There’s a lot of rhetoric, especially from the left, that is very dismissive of working at Walmart. Go the Wikipedia entry for “Criticism of Walmart” and you’ll find references to the following criticisms of being a Walmart employee: low wages, poor working conditions, being forced to work off the clock, being denied overtime pay, not being allowed to take breaks, violations of child labor laws, instances of minors working too late, during school hours, or for too many hours in a day, labor racketeering crimes, sexual discrimination, limiting or eliminating health care benefits, poorly-run and understaffed stores, etc. You get the idea – it must be a pretty terrible place to work, right? But then why do so many people actually want to work for the retail giant, based on the huge number of applications that Walmart receives every time it opens a new store?
For example, Walmart received 23,000 applications for 600 new jobs at the two new stores that it opened this week in Washington, DC. That’s more than 38 applications for every position. In contrast, Harvard only gets about 17 applications for every available opening in its freshman class, Stanford gets about 15 students applying per opening, Yale receives roughly 14 applications per opening, and Princeton gets 12.7 applications for every slot in its freshman class.
When Walmart is considering employee applications for its news stores, why can it be twice as selective as Harvard and three times more selective than Princeton when those elite universities consider student applications for freshman admission? In other words, why do so many people want to work at Walmart?
Here’s one reason, from Walmart’s “Economic Opportunity Fact” sheet:
Because entry-level jobs often lead to bigger jobs. At Walmart, you can climb the ladder from a stocker or a cashier to a department manager, a store manager, and beyond. About 75% of our store management teams started as hourly associates, and they earn between $50,000 and $170,000 a year – similar to what firefighters, accountants, and even doctors make. Every year, we promote about 160,000 people globally to jobs with more responsibility and higher pay.
We want every associate to find the career opportunities they want with Walmart. We’re ensuring that part-time associates have visibility into full-time job openings in their stores and at nearby stores – and that they always have the first shot at those jobs.

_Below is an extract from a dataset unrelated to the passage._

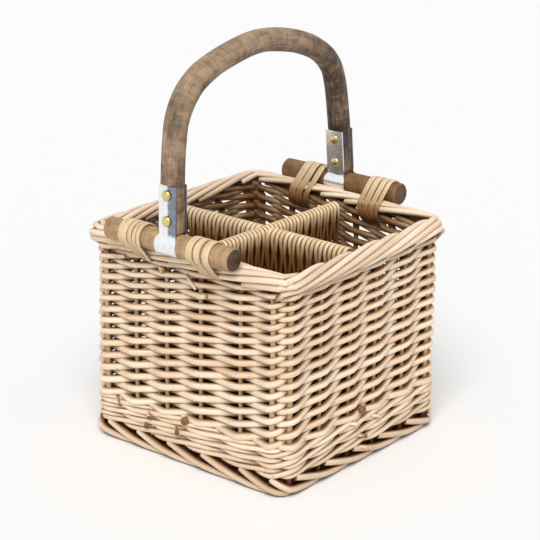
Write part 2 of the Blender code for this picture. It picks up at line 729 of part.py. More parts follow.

Walmart offers competitive pay and benefits, including health care plans, education assistance, retirement plans, and training and development opportunities. We offer hourly store associates quarterly cash bonus opportunities, a health care plan that starts at $17 per pay period, a 401k plan with a company match, a discount on merchandise, and, most of all, a chance to move up through the ranks.

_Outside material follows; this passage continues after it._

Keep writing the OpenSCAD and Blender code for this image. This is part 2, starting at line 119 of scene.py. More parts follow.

So, many employees must look at a Walmart job not as a dead-end, low-paying job, but as an opportunity to start at an entry-level position, with the possibility of significant career advancement if they have the talent, drive and ambition to become a salaried manager, or even executive.
Case in point: Company veteran Doug McMillon, 47, was recently elected to take over as Walmart’s president and CEO on February 1, 2014, and will likely see his annual salary double from its current level of $2.7 million to somewhere in the neighborhood of the $6.3 million being paid to the current CEO Mike Duke. According to McMillion’s bio, he began his career with Walmart working as a summer associate in a Walmart Distribution Center when he was 18 years old, and he later re-joined the company at age 24 after he finished graduate school and earned an MBA degree. So McMillon started working for Walmart at an entry level position as a teenager, and rose up the ranks of the corporate ladder to the highest position in the company by his mid-40s. While that example is certainly an exception, it does demonstrate the significant advancement opportunities that exist at the world’s largest retailer.
A few years ago, Charles Platt went from being a senior writer at Wired magazine to working as an entry-level associate at a local Walmart to see what life was really like as an “associate” at the “evil” retail behemoth. He then blogged about it at Boing Boing, here’s a key excerpt:
Several of my co-workers had relocated from other areas, where they had worked at other Wal-Marts. They wanted more of the same. Everyone agreed that Wal-Mart was preferable to the local Target, where the hourly pay was lower and workers were said to be treated with less respect. Most of all, my coworkers wanted to avoid those “mom-and-pop” stores beloved by social commentators where, I was told, employees had to deal with quixotic management policies, while lacking the opportunities for promotion that exist in a large corporation.
Bottom Line: Doug McMillion’s rise from Walmart associate to CEO, and Charles Platt’s experience while working at a Walmart might help us understand why 23,000 people applied for the 600 jobs at the two DC stores – the retailer offers economic opportunity, and hope and change, capitalist-style. Might be a good time to quote Larry Kudlow, who always reminds us that “Free market capitalism is the best path to prosperity.” Many Americans find that there’s no better path to prosperity for them and their families than by becoming a Walmart associate, and that’s why the retailer receives so many applications every time it opens a new store.